When they put the size of there tires in great big reflective tape letters on the side of their ride, a caprice in our are has great big 24″ on the side, such coolness people can’t hardly take it, not !
Worst one is when they’re exaggerating the size of the wheels. I’ve seen ones that said 20″ when the wheels couldn’t have been bigger than 17″.
I want to get a set of 15″ stickers for my daily driver to make fun of these numbskulls. Or better yet, put ones that say 13″, so as to lie about it in the opposite direction.
Idiot’s that are about 5 ft nothing driving a vehicle with giant’s bull’s nuts hanging on the back, most these idiots have never seen a real bull or been near one, I seen a pair of chrome ones hanging on the back of a 4 door Honda Civic the other day not sure what kind of statement he was trying to make.

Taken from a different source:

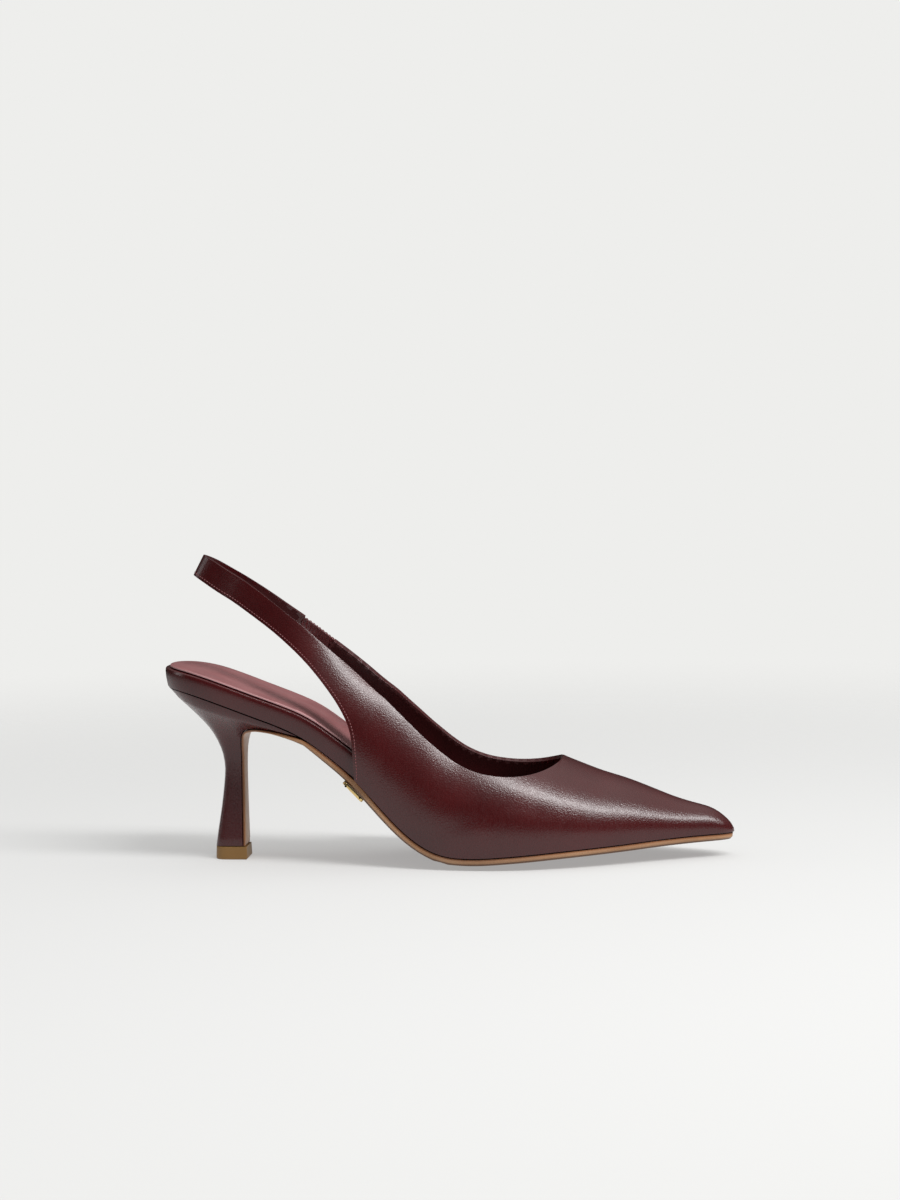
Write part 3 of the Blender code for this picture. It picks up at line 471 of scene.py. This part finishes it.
# Heel. A moulded core covered in the upper's calf, waisted from the side and
# flared to its foot.
HEEL_ROUND = 0.0003
heel, _ = soft_copy("heel", "covered_heel", HEEL_ROUND, levels=0)
heel.data.materials.append(calf)


# Top piece. A hard golden brown rubber block pinned under the heel and
# trimmed flush with its cover.
TOP_PIECE_ROUND = 0.0005
top_piece, _ = soft_copy("top_piece", "rubber_top_piece", TOP_PIECE_ROUND, levels=1)
# Hard filled rubber: an even colour, with a broad dull light where it was trimmed
top_piece.data.materials.append(plain_material("golden_brown_rubber", "#8a6636", roughness=0.45))


# Waist plate. A small plain gold plated bar pinned to the edge of the waist.
PLATE_ROUND = 0.0002
plate, _ = soft_copy("waist_plate", "gold_waist_plate", PLATE_ROUND, levels=1)
# Brushed plating on brass: pale gold with a tight light
plate.data.materials.append(plain_material("gold_plated_brass", "#e6c98a", roughness=0.22, metallic=1.0))

# Two pins hold the bar, one near each end. They show as small dark heads in its edge.
PIN_RADIUS, PIN_FROM_END, PIN_FLATNESS, PIN_SEATED = 0.00048, 0.0016, 0.55, 0.8
pin_shape = Matrix.Diagonal((1.0, PIN_FLATNESS, 1.0, 1.0))
plate_face_y = min(v.co.y for v in plate.data.vertices)
near_side = sorted((v.co for v in plate.data.vertices), key=lambda co: co.y)[: len(plate.data.vertices) // 4]
back_end, front_end = min(near_side, key=lambda co: co.x), max(near_side, key=lambda co: co.x)
shape = bmesh.new()
for end, other in ((back_end, front_end), (front_end, back_end)):
    spot = end + (other - end).normalized() * PIN_FROM_END
    spot = min(near_side, key=lambda co: (co - spot).length).lerp(spot, PIN_SEATED)
    placed = Matrix.Translation((spot.x, plate_face_y, spot.z)) @ pin_shape
    bmesh.ops.create_uvsphere(shape, u_segments=12, v_segments=8, radius=PIN_RADIUS, matrix=placed)
pins = new_piece("plate_pins", shape)
pins.data.shade_smooth()
# Blackened steel: nearly black, with a faint light on the round
pins.data.materials.append(plain_material("blackened_steel_pins", "#2a211c", roughness=0.4, metallic=1.0))
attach(pins, "root")


# Stage. A pale paper floor that fades into the pale background under a bright ceiling, with one
# soft key light from the toe and a weak light at the heel side.
FLOOR_HALF, FADE_FROM, FADE_TO, FLOOR_GLOW = 4.0, 0.20, 0.95, 0.34
BACKGROUND, PAPER = "#eeeeec", "#b0b0af"

shape = bmesh.new()
bmesh.ops.create_grid(shape, x_segments=2, y_segments=2, size=FLOOR_HALF)
floor = new_piece("pale_floor", shape)
paper, tree, shader, place = new_material("matte_pale_paper")
shader.inputs["Base Color"].default_value = linear(PAPER)
shader.inputs["Emission Color"].default_value = linear("#ffffff")
shader.inputs["Emission Strength"].default_value = FLOOR_GLOW
shader.inputs["Roughness"].default_value = 0.9
shader.inputs["Specular IOR Level"].default_value = 0.1
away = add(tree, "ShaderNodeVectorMath", {"operation": "LENGTH"}, {0: place})
fade = add(tree, "ShaderNodeMapRange", {"interpolation_type": "SMOOTHSTEP"}, {
    "Value": away.outputs["Value"], "From Min": FADE_FROM, "From Max": FADE_TO,
})
clear = add(tree, "ShaderNodeBsdfTransparent")
blend = add(tree, "ShaderNodeMixShader", links={
    0: fade.outputs["Result"], 1: shader.outputs["BSDF"], 2: clear.outputs["BSDF"],
})
tree.links.new(blend.outputs["Shader"], tree.nodes["Material Output"].inputs["Surface"])
floor.data.materials.append(paper)

AIM = (0.03, -0.02, 0.03)
SOFTBOXES = (
    # name, place, way of its long side, length, width, watts
    ("toe_side_softbox", (0.78, -0.575, 1.20), (0.86, 0.18, -0.47), 1.30, 0.30, 22.0),
    ("heel_side_softbox", (-1.50, -0.10, 0.55), (0.0, 1.0, 0.0), 0.50, 0.90, 2.2),
)
for name, spot, long_way, length, width, watts in SOFTBOXES:
    lamp = bpy.data.lights.new(name, "AREA")
    lamp.shape, lamp.size, lamp.size_y, lamp.energy = "RECTANGLE", length, width, watts
    lamp_object = bpy.data.objects.new(name, lamp)
    back = (Vector(spot) - Vector(AIM)).normalized()
    side = (Vector(long_way) - back * back.dot(Vector(long_way))).normalized()
    turn = Matrix((side, back.cross(side), back)).transposed().to_4x4()
    lamp_object.matrix_world = Matrix.Translation(spot) @ turn
    bpy.context.scene.collection.objects.link(lamp_object)

# The camera sees a pale background. The room's light comes mostly from its ceiling.
WALL_LIGHT, CEILING_LIGHT, CEILING_WAY, CEILING_EDGE = 0.045, 1.35, (0.10, 0.05, 0.99), 3.0
world = bpy.data.worlds.new("studio")
world.use_nodes = True
tree = world.node_tree
seen = tree.nodes["Background"]
seen.inputs["Color"].default_value = linear(BACKGROUND)
looked = add(tree, "ShaderNodeTexCoord").outputs["Generated"]
way = add(tree, "ShaderNodeVectorMath", {"operation": "DOT_PRODUCT"}, {0: looked, 1: CEILING_WAY})
up = add(tree, "ShaderNodeMath", {"operation": "MAXIMUM"}, {0: way.outputs["Value"], 1: 0.0})
steep = add(tree, "ShaderNodeMath", {"operation": "POWER"}, {0: up.outputs["Value"], 1: CEILING_EDGE})
glow = add(tree, "ShaderNodeMath", {"operation": "MULTIPLY_ADD"}, {
    0: steep.outputs["Value"], 1: CEILING_LIGHT, 2: WALL_LIGHT,
})
room = add(tree, "ShaderNodeBackground", links={
    "Color": linear(BACKGROUND), "Strength": glow.outputs["Value"],
})
ray = add(tree, "ShaderNodeLightPath")
either = add(tree, "ShaderNodeMixShader", links={
    0: ray.outputs["Is Camera Ray"], 1: room.outputs["Background"], 2: seen.outputs["Background"],
})
tree.links.new(either.outputs["Shader"], tree.nodes["World Output"].inputs["Surface"])
bpy.context.scene.world = world
bpy.context.scene.view_settings.view_transform = "Standard"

Fake mud stickers. Worst case scenario: on a Hummer H2. I was an eye witness to this tragedy, and I’m still scarred.
Bullet hole stickers. Typically purchased by a different kind of hole.
I like…er…I mean I hate, I mean, I agree with all of the above. But unless I missed it, I have to through in those ugly clear tail lights with the little round red lights inside of them. Not only are they ugly, but they work maybe half as well as the stock ones do so they are also dangerous when it comes to brake light visibility.
Faux Carbon Fiber Anything. And worse, Real CF parts that slip-on to cover heavy steel parts.
Fake chrome.
Giant chrome mufflers on a pos rice burner.